The vulnerability of deep neural networks (DNNs) to adversarial attack, which
is an attack that can mislead state-of-the-art classifiers into making an
incorrect classification with high confidence by deliberately perturbing the
original inputs, raises concerns about the robustness of DNNs to such attacks.
Adversarial training, which is the main heuristic method for improving
adversarial robustness and the first line of defense against adversarial
attacks, requires many sample-by-sample calculations to increase training size
and is usually insufficiently strong for an entire network.

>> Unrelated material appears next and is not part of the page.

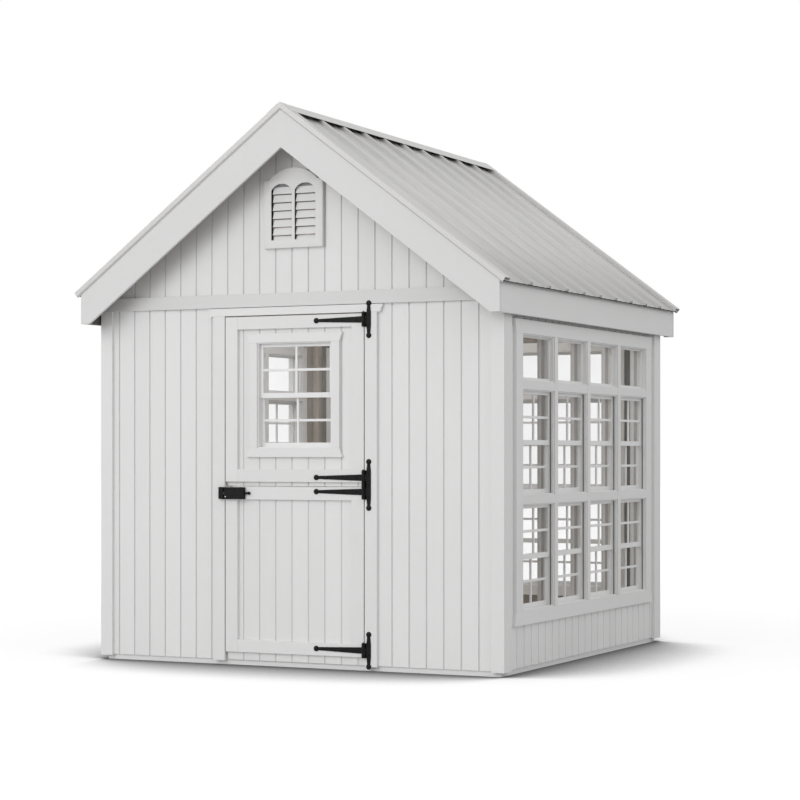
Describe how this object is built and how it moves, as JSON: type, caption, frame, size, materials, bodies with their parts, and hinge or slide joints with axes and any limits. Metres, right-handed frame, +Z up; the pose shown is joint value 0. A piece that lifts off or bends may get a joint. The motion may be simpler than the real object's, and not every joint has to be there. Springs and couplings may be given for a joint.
{
  "type": "greenhouse",
  "caption": "Garden greenhouse of white grooved boards with a ribbed metal gable roof, window groups and a split entrance door.",
  "frame": {"origin": "middle of the footprint on the ground, under the middle of the roof", "axes": "+Z up, +X to the right as seen from in front of the door, +Y from the door to the back wall"},
  "size_m": [2.6492, 2.82, 3.0768],
  "materials": {
    "white_siding": "grooved boards in white paint, matt",
    "white_trim": "smooth boards in white paint, matt",
    "window_white": "white painted window frames, satin",
    "window_glass": "clear glass",
    "raw_wood": "unpainted softwood",
    "roof_metal": "pale grey painted sheet, satin",
    "black_iron": "black powder coat, matt"
  },
  "bodies": {
    "house": {"floor_frame": "raw_wood", "floor_deck": "raw_wood", "front_frame_sides": "raw_wood", "front_frame_head": "raw_wood", "back_frame": "raw_wood", "left_frame": "raw_wood", "right_frame": "raw_wood", "front_siding_sides": "white_siding", "front_gable_siding": "white_siding", "back_siding": "white_siding", "back_gable_siding": "white_siding", "left_siding": "white_siding", "right_siding": "white_siding", "corner_boards": "white_trim", "gable_bands": "white_trim", "back_window_casing": "white_trim", "back_window_frames": "window_white", "back_window_glass": "window_glass", "left_window_casing": "white_trim", "left_window_frames": "window_white", "left_window_glass": "window_glass", "right_window_casing": "white_trim", "right_window_frames": "window_white", "right_window_glass": "window_glass", "door_side_casings": "white_trim", "door_head_casing": "white_trim", "gable_vents": "white_trim", "rafters": "raw_wood", "ridge_board": "raw_wood", "eave_blocks": "raw_wood", "roof_boards": "raw_wood", "rake_boards": "white_trim", "eave_boards": "white_trim", "roof_sheets": "roof_metal", "rake_trims": "roof_metal", "ridge_cap": "roof_metal", "hinge_plates": "black_iron", "latch_keeper": "black_iron"},
    "upper_door": {"upper_door_panel": "white_siding", "upper_door_trim": "white_trim", "upper_door_battens": "raw_wood", "door_window_frame": "window_white", "door_window_glass": "window_glass", "upper_door_straps": "black_iron"},
    "lower_door": {"lower_door_panel": "white_siding", "lower_door_trim": "white_trim", "lower_door_battens": "raw_wood", "lower_door_straps": "black_iron", "latch_case": "black_iron"},
    "door_bolt": {"latch_bolt": "black_iron"}
  },
  "joints": [
    {"name": "upper_door_hinge", "type": "hinge", "parent": "house", "child": "upper_door", "pos_m": [0.432, -1.26, 1.47], "axis": [0, 0, 1], "range_deg": [0, 150]},
    {"name": "lower_door_hinge", "type": "hinge", "parent": "house", "child": "lower_door", "pos_m": [0.432, -1.26, 0.54], "axis": [0, 0, 1], "range_deg": [0, 150]},
    {"name": "bolt_slide", "type": "slide", "parent": "lower_door", "child": "door_bolt", "axis": [1, 0, 0], "range_m": [-0.022, 0]}
  ]
}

This paper provides
a new perspective on the issue of adversarial robustness, one that shifts the
focus from the network as a whole to the critical part of the region close to
the decision boundary corresponding to a given class. From this perspective, we
propose a method to generate a single but image-agnostic adversarial
perturbation that carries the semantic information implying the directions to
the fragile parts on the decision boundary and causes inputs to be
misclassified as a specified target. We call the adversarial training based on
such perturbations "region adversarial training" (RAT), which resembles
classical adversarial training but is distinguished in that it reinforces the
semantic information missing in the relevant regions. Experimental results on
the MNIST and CIFAR-10 datasets show that this approach greatly improves
adversarial robustness even using a very small dataset from the training data;
moreover, it can defend against FGSM adversarial attacks that have a completely
different pattern from the model seen during retraining.